All told, five euro-zone governments are together expected to sell about €19 billion ($25.36 billion) in debt next week, more than double the amount three governments sold this week.
Italy will offer up to €750 million in 2023-dated inflation-linked bonds on Monday, followed a day later by up to €8 billion in debt maturing in 2014, 2020 and 2022. The sales come after the country on Friday paid 6.5% to borrow six-month funds, nearly double the 3.5% it paid only a month ago, and its bond yields again soared, to worrying levels solidly above 7%.
Meanwhile, the shape of the bailout is becoming more clear:
The International Monetary Fund is preparing a 600-billion euro ($794 billion) loan for Italy in case the country's debt crisis worsens, La Stampa said.
The money would give Italy's Prime Minister Mario Monti 12 to 18 months to implement his reforms without having to refinance the country's existing debt, the Italian daily reported, without saying where it got the information. Monti could draw on the money if his planned austerity measures fail to stop speculation on Italian debt, La Stampa said.
Italy would pay an interest rate of 4 percent to 5 percent on the loan, the newspaper said. The amount could vary from 400 billion euros to 600 billion euros, La Stampa said.
Huge week coming up
It's no surprise that a new bailout is announced today. Without a compelling distraction, the markets would fixate on upcoming bond sales and would probably demand even higher rates, effectively bankrupting the PIIGS countries and hobbling Germany and France. So something big has to happen, and right away.

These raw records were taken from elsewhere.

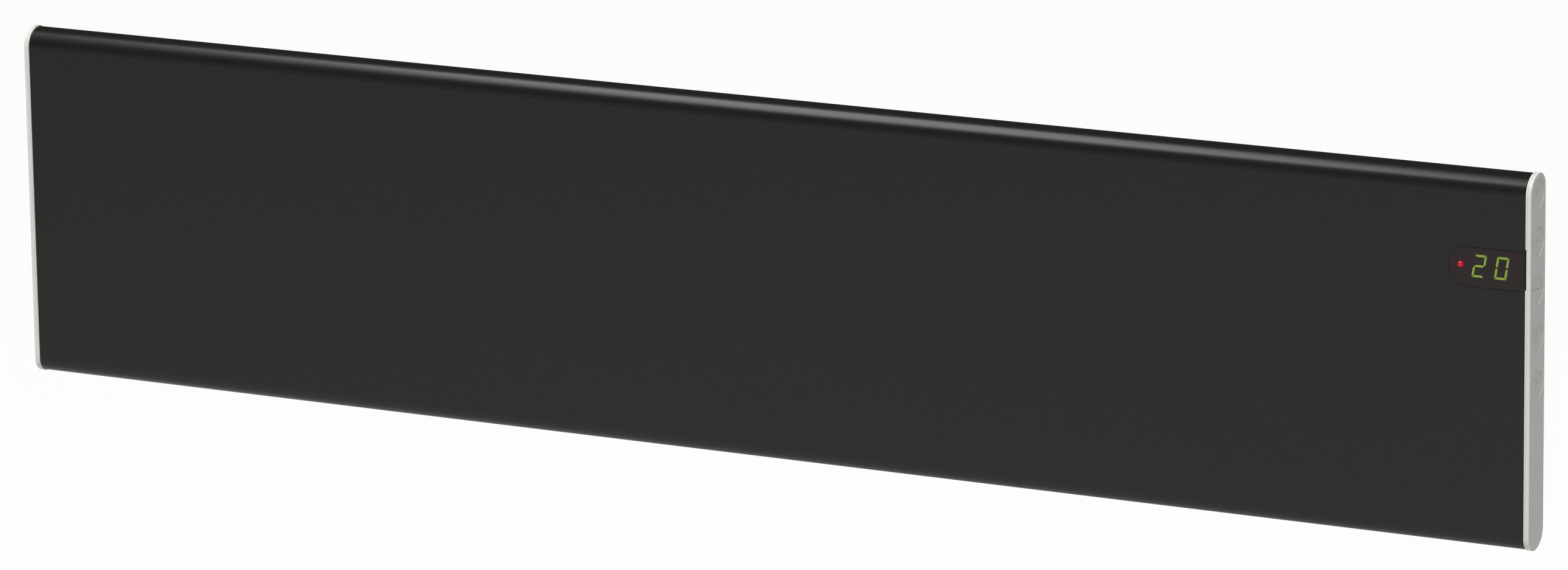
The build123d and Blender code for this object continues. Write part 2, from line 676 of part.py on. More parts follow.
# ---- display ----
def display_lens():
    """Smoked window with a hole for the lamp."""
    window = front_plate(lens_outline(0), LENS_IN_Y, LENS_T)
    return window - rod_y((LENS_FACE_Y - OVER, LENS_IN_Y + OVER), LED_X, LED_Z, LED_R + SCREW_FIT)


def digit_bars(width, height):
    """Corners of the seven bars of a digit, mitred where they meet, about its middle."""
    out, up, s, half = width / 2, height / 2, DIGIT_STROKE, DIGIT_STROKE / 2
    top = [(-out, up), (out, up), (out - s, up - s), (-out + s, up - s)]
    side = [(out, up), (out, half), (out - half, 0), (out - s, half), (out - s, up - s)]
    middle = [(-out + half, 0), (-out + s, half), (out - s, half),
              (out - half, 0), (out - s, -half), (-out + s, -half)]
    return {
        "top": top, "middle": middle, "bottom": [(x, -z) for x, z in top],
        "high_right": side, "high_left": [(-x, z) for x, z in side],
        "low_right": [(x, -z) for x, z in side], "low_left": [(-x, -z) for x, z in side],
    }


def lit_digit(lit, middle_x):
    """The lit bars of one slanted digit, drawn in from each other by half the gap."""
    lean = tan(radians(DIGIT_SLANT))
    bars = digit_bars(DIGIT_W - DIGIT_H * lean, DIGIT_H)
    solids = []
    for name in lit:
        corners = [(middle_x + x + z * lean, DIGITS_Z + z) for x, z in bars[name]]
        bar = offset(make_face(Polyline(*corners, close=True)), -DIGIT_GAP / 2, kind=Kind.INTERSECTION)
        solids.append(front_plate(bar, MODULE_FACE_Y, DIGIT_T))
    return group(solids)


def digit_tens():
    lit = ("top", "high_right", "middle", "low_left", "bottom")
    return lit_digit(lit, LENS_TIP_X + DIGITS_FROM_TIP[0])


def digit_units():
    lit = ("top", "high_left", "high_right", "low_left", "low_right", "bottom")
    return lit_digit(lit, LENS_TIP_X + DIGITS_FROM_TIP[1])


def display_module():
    box = block(around(MODULE_X, MODULE_L), (MODULE_FACE_Y, DISPLAY_BOARD_Y), around(DIGITS_Z, MODULE_H))
    return chamfer(box.edges().filter_by(Axis.Y), MODULE_EDGE)


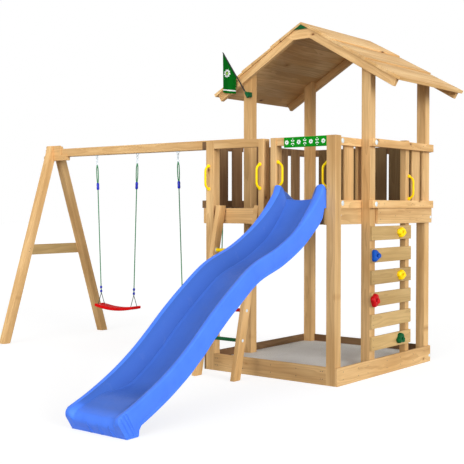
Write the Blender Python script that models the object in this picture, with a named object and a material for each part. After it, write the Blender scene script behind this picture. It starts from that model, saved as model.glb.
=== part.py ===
"""A timber play tower with a wave slide, a ladder, a climbing wall, a sandbox and two swings.

Metres, +Z up. +X runs to the right along the front and +Y to the back.
The origin is the middle of the foot of the front right corner post, on the ground.
"""

import math

import bmesh
import bpy
from mathutils import Matrix, Vector

# Clearances
GAP = 0.0003
POST_CLEARANCE = 0.001

# Edges blunter than this are shaded smooth
SMOOTH_ANGLE = math.radians(35)

# Tower frame
POST = 0.09
TOWER_WIDTH = 1.40
TOWER_DEPTH = 1.70
RAIL_TOP = 2.10
EDGE = 0.003
MIDDLE_POST_WIDTH = 0.058
POST_PAIR_GAP = 0.074
BAY_PARTS = (51, 52)
BAYS = TOWER_WIDTH - 2 * POST - 2 * MIDDLE_POST_WIDTH - POST_PAIR_GAP
LADDER_BAY, SLIDE_BAY = (BAYS * part / sum(BAY_PARTS) for part in BAY_PARTS)
ROOF_POST_SETBACK = 0.568

# Deck and the joists round it
DECK_TOP = 1.49
JOIST_HEIGHT = 0.14
JOIST_THICKNESS = 0.028
DECK_BOARD = 0.022
DECK_BOARD_WIDTH = 0.14
DECK_BOARD_GAP = 0.008
BEARER = 0.045
BEARER_PLACES = (0.12, 0.5, 0.88)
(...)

The International Monetary Fund, meanwhile, isn't some independent government with farms and factories and oil wells that it can tax to fund its foreign aid activities. It's just a bank, sort of, holding deposits from the US and other formerly rich countries, which it then lends to supposedly poorer ones. So an IMF loan to Italy is in reality a US/German bailout. There is no free lunch, there is no extra money sitting around. Everything the IMF has comes, directly or indirectly, from the printing presses of safe haven governments.
And the soon-to-be-announced 600 billion euro bailout is just for Italy. Since Spain, Ireland and Portugal between them owe just as much and are just as functionally bankrupt, expect them to get as much or more in coming weeks.
Which brings us to the nature and function of money. This game is only possible while the US and Germany have currencies with relatively stable values. Should the dollar and/or euro start to fall, then loan guarantees denominated in those currencies become a lot less attractive. Bond prices will fall commensurately, and the owners of those bonds will have massive losses that they'll have to acknowledge one way or another. The result: zombie banks that can't afford to lend and underfunded pensions that can't meet their obligations -- and the need for even bigger bailouts.
That's why this week is so huge. If investors realize that German bonds are really Italian bonds, they'll demand higher interest rates from all involved (and we should be short the major stock indexes). And if investors realize that the IMF is just the Fed/ECB in drag, they might finally lose faith in those banks' currencies (in which case gold and silver will soar). In either case, it's game over for the current system.